Конечно, Крупская выражала точку зрения самого Владимира Ильича. Ее собеседницу, Татьяну Алексинскую, эта откровенность немного покоробила.

«Это вас шокирует?» — спросила Крупская, видя ее смущение.

«Посылаю людей на нелегальную работу...» Иногда Ленину приходилось выслушивать от своих противников упреки: почему он остается за границей, в относительной безопасности, в то время как его товарищи на родине каждодневно рискуют жизнью и свободой? Он отвечал: «Я живу сейчас за границей, потому что меня сюда послали русские рабочие.

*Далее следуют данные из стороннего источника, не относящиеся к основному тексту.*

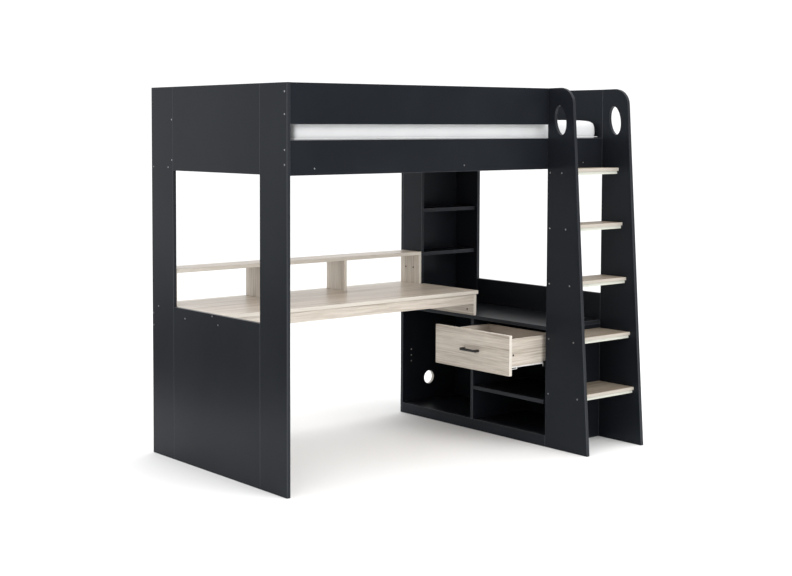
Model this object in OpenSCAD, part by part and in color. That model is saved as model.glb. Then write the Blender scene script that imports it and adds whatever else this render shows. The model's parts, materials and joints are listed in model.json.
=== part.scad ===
// Loft bed with a desk, a low cabinet with one drawer, a corner shelf unit and a step ladder.
// Boards are laminated panels. X runs along the bed, Y towards the wall side, Z up.

/* [Bed] */
// Outside length of the bed
bed_l = 1984; // [1950:1:2050]
// Outside depth of the bed ends, without the ladder
bed_w = 1068; // [1050:1:1100]
// Overall height
bed_h = 1740; // [1700:1:1800]
// Thickness of the laminated boards
board_t = 18; // [16:1:22]
// Width of the post boards at the front of the left end
front_post_w = 194; // [150:1:240]
// Width of the post boards at the wall side
rear_post_w = 186; // [150:1:220]
// Underside of the sleeping deck rails
deck_z = 1352; // [1300:1:1360]
// Height of the side rails
side_rail_h = 148; // [120:1:170]
// Height of the guard rails
guard_rail_h = 174; // [150:1:190]
// Setback of the rails behind the edges of the ends
rail_inset = 8; // [0:1:12]

/* [Mattress and base] */
// Mattress length, width and thickness
mattress_size = [1905, 990, 175];
// Number of slats
slat_n = 13; // [10:1:16]
// Width of one slat
slat_w = 70; // [50:1:90]
// Thickness of one slat
slat_t = 14; // [12:1:18]

/* [Ladder] */
// Reach of the ladder boards in front of the bed at the floor
ladder_foot = 260; // [220:1:300]
// Reach of the ladder boards in front of the bed at the top
ladder_head = 144; // [130:1:170]
// Radius of the top front corner of the ladder boards
ladder_corner_r = 80; // [50:1:90]
// Height of the hand hole
hand_hole_h = 140; // [120:1:160]
// Width of the hand hole
hand_hole_w = 70; // [60:1:90]
// Number of steps
step_n = 5; // [4:1:5]
// Rise between steps
step_rise = 268; // [240:1:268]
// Reach of the lowest tread in front of the bed
tread_foot = 211; // [190:1:225]
// Reach of the highest tread in front of the bed
tread_head = 99; // [80:1:110]

/* [Cabinet and corner shelves] */
// Depth of the cabinet along the bed, from its open face to the outside of the end
cabinet_d = 411; // [380:1:430]
// Height of the cabinet top
cabinet_h = 590; // [570:1:610]
// Height of the plinth
plinth_h = 55; // [45:1:70]
// Wall side face of the cabinet divider, from the front of the bed
divider_y = 525; // [500:1:560]
// Top of the cabinet shelf
shelf_z = 227; // [200:1:260]
// Diameter of the cable hole
cable_hole_d = 72; // [50:1:80]
// Height of the cable hole centre
cable_hole_z = 174; // [150:1:220]
// Depth of the corner shelves and of the raised desk shelf
nook_d = 145; // [130:1:160]
// Tops of the two corner shelves
corner_shelf_z = [886, 1119];

/* [Desk] */
// Height of the desk surface
desk_h = 718; // [700:1:740]
// Front edge of the desk top, from the front of the bed
desk_front_y = 497; // [480:1:520]
// Height of the front apron below the desk top
apron_h = 51; // [40:1:60]
// Height of the raised shelf above the floor
hutch_h = 890; // [860:1:920]

/* [Drawer] */
// Height of the drawer front
drawer_front_h = 194; // [180:1:200]
// Gap above the drawer front
drawer_gap = 7; // [3:1:10]
// Height of the drawer box
drawer_box_h = 134; // [110:1:140]
// Length of the drawer box behind its front
drawer_box_l = 330; // [300:1:350]
// Thickness of the drawer box sides
drawer_side_t = 12; // [12:1:16]
// How far the drawer stands open
drawer_open = 230; // [0:1:250]
// Distance between the handle feet
handle_pitch = 96; // [96:32:160]

/* [Hidden] */

t = board_t;
arris = 0.8;                                  // chamfer on the edges of the boards
loose = 0.15;                                 // play round a screw or dowel
charcoal = [0.15, 0.16, 0.19];
oak = [0.80, 0.75, 0.68];

// Places along the bed
face_x = bed_l - cabinet_d;                   // open face of the cabinet
inner_x = bed_l - t;                          // inner face of the right end
inside_l = bed_l - 2 * t;
// Places across the bed
rail_y = rail_inset;                          // outer face of the front rails
rear_rail_y = bed_w - rail_inset - t;         // inner face of the rear rails
back_y = bed_w - t;                           // inner face of the back boards
nook_y = back_y - nook_d;                     // front of the corner shelves
lower_panel_h = desk_h;                       // top of the lower end panels
panel_w = bed_w - front_post_w - rear_post_w;
rear_post_y = bed_w - rear_post_w;
mid_y = (bed_w - ladder_foot) / 2;            // centre of the footprint

// Sleeping deck
guard_z = bed_h - guard_rail_h;
ledge_h = 36;
ledge_z = deck_z + 10;
slat_z = ledge_z + ledge_h;
bar_x = [151, 1019, 1826];                    // centres of the cross bars
mattress_x = inner_x - 2 - mattress_size[0];

// Ladder
slant = atan((ladder_foot - ladder_head) / bed_h);
step_top = deck_z + 2;
step_t = 15;                                   // treads and bearers
function tread_z(i) = step_top - (step_n - i) * step_rise;
function tread_reach(i) = tread_foot + (tread_head - tread_foot) * (i - 1) / (step_n - 1);
bearer_inset = 9;
hand_hole_z = bed_h - 154;
hand_hole_y = -71;
hand_hole_lean = 9;

// Cabinet
cab_x = face_x + t;                           // back of the ladder board and of the plinth
top_z = cabinet_h - t;
cable_hole_x = 1767;

// Desk and raised shelf
desk_over = 6;                                // overhang of the desk top past its end panel
apron_y = desk_front_y + 8;
desk_under = desk_h - t;
support_pitch = (face_x - 2 * t) / 3;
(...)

А когда придет время, мы сумеем быть на своих постах...»

Карл Радек описывал такой эпизод из жизни Ленина: «Это было в марте 1916 года. Это было в Берне. В. И. ужасно устал, страдал бессонницей, и Надежда Константиновна попросила затащить его каким-нибудь образом в кабак, чтобы Ильич немного проветрился... Ильич любил пильзенское пиво. В марте месяце немцы, которые изобрели не только марксизм, но и самое лучшее пиво, производят самое чудеснейшее пиво, которое называется «Сальватор». Вот этим «Сальватором» я соблазнил Ильича... Нечего греха таить, мы выпили несколько крупных кувшинов этого пива, и, может быть, благодаря этому Ильич, несмотря на свою глубочайшую сдержанность, на одну минуту потерял ее».

Очевидно, в минуту расслабленности Ленин высказал собеседнику мысль, которая больше всего мучила его в тот момент и заставляла передумывать ее не однажды. Возможно, она и послужила одной из причин его «бессонницы». Что же это была за мысль?

«Это было ночью, — продолжал Радек, — когда я его проводил домой... тогда он сказал несколько слов, которые врезались мне в память на всю жизнь:

— Что же, двадцать лет посылаю людей на нелегальную работу, проваливаются один за другим, сотни людей, но это необходимо...»

В январе 1917 года, выступая с докладом, Ленин бодро заявил: «Нас не должна обманывать теперешняя гробовая тишина в Европе. Европа чревата революцией». Но тут же добавил с ноткой печали: «Мы, старики, может быть, не доживем до решающих битв этой грядущей революции».

Самому Владимиру Ильичу в этот момент оставалось жить ровно семь лет, а до революции в России — чуть больше месяца.